Portanto é justificável que um juiz se equivoque em sua decisão, muito mais do que um profissional da área médica. Claro que o juiz poderia ter utilizado de consultores técnicos. Mas o trabalho de um juiz também se baseia no que é convencional na sociedade, na cultura vigente.
Além de criticar a decisão deste juiz, devemos reconhecer nossa responsabilidade como parte deste processo. A sociedade vive o paradigma da medicina baseada em fantasia em parte porque nós, profissionais de saúde, usamos deste paradigma quando adotamos tratamentos não comprovados ou realizamos exames de forma exagerada e inapropriada.
Portanto, retorno à pergunta inicial: por que tamanha indignação da classe médica com a decisão do juiz? Esta foi uma decisão inusitada? Claro que não, foi a decisão natural.
Em minha percepção, a indignação vem do fato de que a decisão foi tomada por um juiz, alguém de fora que está nos dizendo como deve ser. O incômodo não foi criado pelo pseudo-científico (esse não incomoda), mas pela perda de autonomia.

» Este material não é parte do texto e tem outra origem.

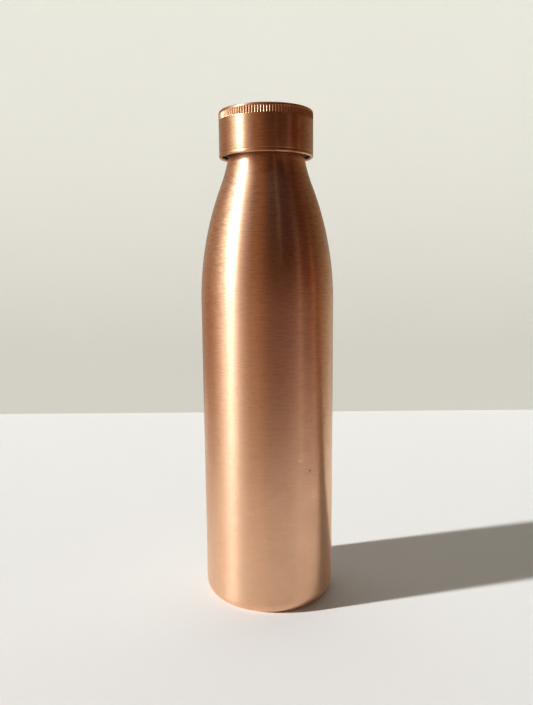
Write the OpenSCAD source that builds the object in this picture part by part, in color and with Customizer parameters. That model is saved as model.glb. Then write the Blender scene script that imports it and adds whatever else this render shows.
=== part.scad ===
// Copper water bottle with a screw cap.
// The origin is at the centre of the foot, on the table; +Z is up.
// Turning the cap anticlockwise, seen from above, lifts it by thread_pitch a turn.

/* [Body] */
// Outside radius of the straight barrel
body_r = 36; // [34:0.5:38]
// Height of the top of the straight barrel above the table
barrel_h = 165; // [130:1:200]
// Radius of the corner between the foot and the barrel
foot_corner_r = 6.5; // [5:0.5:7]
// Radius of the convex shoulder curve above the barrel
shoulder_r = 170; // [150:5:190]
// Angle that the shoulder curve turns inwards before the neck curve turns back, in degrees
shoulder_turn = 21.35; // [20.5:0.05:22.5]
// Outside radius that the neck curve narrows towards
throat_r = 19.1; // [18.8:0.1:19.2]
// How far below the narrowest height of the neck curve the neck is cut off
neck_cut = 6.65; // [6:0.05:8]
// Thickness of the copper sheet of the body, the base and the cap
sheet_t = 0.7; // [0.5:0.05:0.8]

/* [Base] */
// Width of the flat ring that the bottle stands on
foot_flat_w = 1.3; // [0.8:0.1:2]
// Radius of the hem where the foot turns up into the base opening
hem_r = 1.4; // [1:0.1:1.8]
// Height of the top of the hem and of the base disc's rim
base_rim_h = 4.5; // [4:0.1:6]
// Height of the lower edge of the base disc's turned-down flange
base_flange_h = 2; // [1.9:0.1:2.4]
// How much higher the middle of the base disc is than its rim
base_dome = 1.6; // [0.5:0.1:3]

/* [Collar and thread] */
// Height of the collar's lip above the cut edge of the copper neck
collar_h = 12.7; // [12:0.1:16]
// Radius of the drinking mouth through the collar
mouth_r = 17.3; // [15:0.1:17.6]
// Depth of the collar's spigot inside the neck
spigot_h = 5; // [4:0.5:8]
// Radius of the collar between the turns of its thread
thread_root_r = 19.3; // [19.2:0.05:19.5]
// Depth of the thread
thread_depth = 1.2; // [0.9:0.1:1.3]
// Rise of the thread in one turn
thread_pitch = 4; // [3.8:0.1:4.2]
// Number of turns of the thread
thread_turns = 2; // [1.5:0.25:2]
// Radial clearance between the collar and the thread of the cap
thread_gap = 0.3; // [0.2:0.05:0.4]

/* [Cap] */
// Outside radius of the cap's skirt
cap_r = 24.9; // [24.3:0.1:27]
// Height of the cap
cap_h = 23.5; // [22:0.1:25]
// Radius of the cap's top edge
cap_edge_r = 1; // [0.8:0.1:1.5]
// Radius of the rolled bead at the bottom of the skirt
bead_r = 0.85; // [0.7:0.05:1]
// Thickness of the roof of the plastic insert
insert_roof_t = 1.5; // [1:0.1:2.5]
// How far the underside of the insert is above the bottom of the cap
insert_recess = 1.9; // [1.8:0.1:3]
// Thickness of the gasket
gasket_t = 1.5; // [1:0.1:2.5]

/* [Knurled grip] */
// Number of grooves around the cap
groove_count = 100; // [60:4:110]
// Radius of the round tool that forms a groove
groove_r = 0.6; // [0.4:0.05:0.65]
// Depth of a groove
groove_depth = 0.32; // [0.15:0.01:0.4]
// Length of a groove
groove_len = 4; // [2:0.1:6]
// Distance from the top of the cap to the top of the grooves
groove_top_gap = 1.1; // [1:0.1:2]

/* [Hidden] */

// Segments of a full circle: usual curves, long flat arcs, small rounds and the groove tool
$fn = 180;
arc_fn = 720;
round_fn = 48;
groove_fn = 24;

copper = [0.80, 0.49, 0.35];
brass = [0.80, 0.64, 0.34];
filler = [0.83, 0.76, 0.60];
black_plastic = [0.07, 0.07, 0.07];
silicone = [0.88, 0.88, 0.85];

// Body: the shoulder and neck curves are two arcs that share a tangent at the bend
foot_centre_r = body_r - foot_corner_r;
shoulder_centre_r = body_r - shoulder_r;
neck_curve_r = (body_r - throat_r) / (1 - cos(shoulder_turn)) - shoulder_r;
neck_centre_r = throat_r + neck_curve_r;
throat_h = barrel_h + (shoulder_r + neck_curve_r) * sin(shoulder_turn);
neck_h = throat_h - neck_cut;

// Base: the foot's sheet turns up around hem_r into an opening that the disc closes
hem_centre_r = foot_centre_r - foot_flat_w;
opening_r = hem_centre_r - hem_r;
base_dome_r = (opening_r * opening_r + base_dome * base_dome) / (2 * base_dome);

// Collar: the spigot fills the cut neck apart from a film of filler metal
film_t = 0.1;
film_h = 2.5;
spigot_r = neck_wall_r(sheet_t, neck_h) - film_t;
flange_w = 0.6;
flange_r = thread_root_r + flange_w;
flange_t = 0.8;
fillet_w = 0.5;
lip_h = neck_h + collar_h;
lip_chamfer = 0.5;

// Thread: a trapezoid tooth whose flanks are the same on the collar and in the cap
tooth_crest_w = 1.2;
tooth_root_w = 2.6;
tooth_sink = 0.25;
tooth_gap = 0.35;
fade_turns = 0.12;
steps_a_turn = 48;
collar_thread_h = neck_h + flange_t + tooth_gap + tooth_root_w / 2;
insert_thread_h = collar_thread_h + thread_pitch / 2;
insert_turns = 0.8 * thread_turns;

// Cap
cap_top_h = lip_h + gasket_t + insert_roof_t + sheet_t;
cap_rim_h = cap_top_h - cap_h;
bead_proud = 0.1;
insert_r = cap_r - sheet_t;
insert_bore_r = thread_root_r + thread_depth + thread_gap;
insert_wall_t = 1.6;
insert_flange_t = 1.5;
insert_rib_w = 2;
insert_rib_count = 12;
insert_sleeve_r = insert_bore_r + insert_wall_t;
insert_base_h = cap_rim_h + insert_recess;
insert_top_h = cap_top_h - sheet_t;
insert_roof_h = insert_top_h - insert_roof_t;
gasket_lap = 0.7;
gasket_hole_r = mouth_r - gasket_lap;
gasket_r = insert_bore_r - thread_gap;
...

Profissionais de saúde devem assumir a responsabilidade de moldar o pensamento da sociedade na direção de uma medicina contemporânea e de vanguarda: embasada no paradigma científico, no benefício ao cliente, na racionalidade das decisões e, por fim, na decisão compartilhada com um cliente que é devidamente informado dos riscos, benefícios e incertezas de nossas recomendações.